By the 2015 Canadian Championships our epic battles with Kirsten and Dylan came to an end, but Eric and I always put pressure on ourselves to preform our best and we pulled out another great performance in Kingston that year. We loved skating this Muse program and the level of consistency we found with this program was unbelievable. It was our first time ever scoring 150 points and it was a beautiful moment to enjoy with Canada once again.

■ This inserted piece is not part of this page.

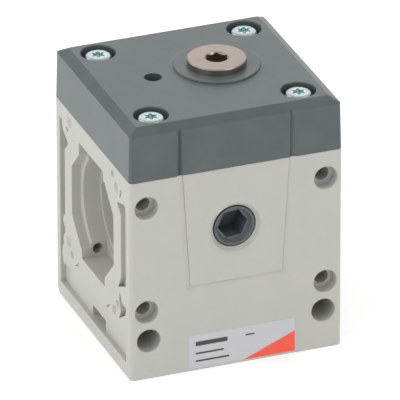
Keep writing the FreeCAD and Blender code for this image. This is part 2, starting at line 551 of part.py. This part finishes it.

Last seasons Canadian Championships was special in a different way. We didn’t have an amazing performance, like in years past. We struggled in the short program and we struggled in the free skate, just like we had throughout the earlier part of the season. When I re-watch the 2016 Canadians performances, especially after watching 2011-2016 in a row, I see a heaviness and sadness to our skating. We weren’t confident, and we weren’t comfortable and it really shows. I’m so grateful for this though, because after coming home from Canadians last season, we made a complete 360. We opened up about how we were feeling lost and unmotivated. Confused. Full of expectations. And we decided to make a change so we’d be happier at the World Championships. Everything we experience can teach us a beautiful lesson if we take the time to really listen.
Looking Forward to 2017
This week we will embark on another Canadians experience. The pairs field is deep in Canada, with so much young talent all ready and hungry for their moment on the National stage. Eric and I will compete for our 6th Canadian title this week, which will be a new Canadian record. It’s unbelievable to imagine that we’ve already won 5 Canadian titles. I am so grateful to have these beautiful memories associated with the Canadian Championships. I’ll always remember my 13-year-old self watching this competition with wide eyes filled with crazy hopes and dreams, in the very rink I’ll be skating in this week. I could never have imagined where my skating would take me. I only have a few more opportunities to experience this maple leaf podium in my career and I plan to cherish each one of them with joy, passion and pride.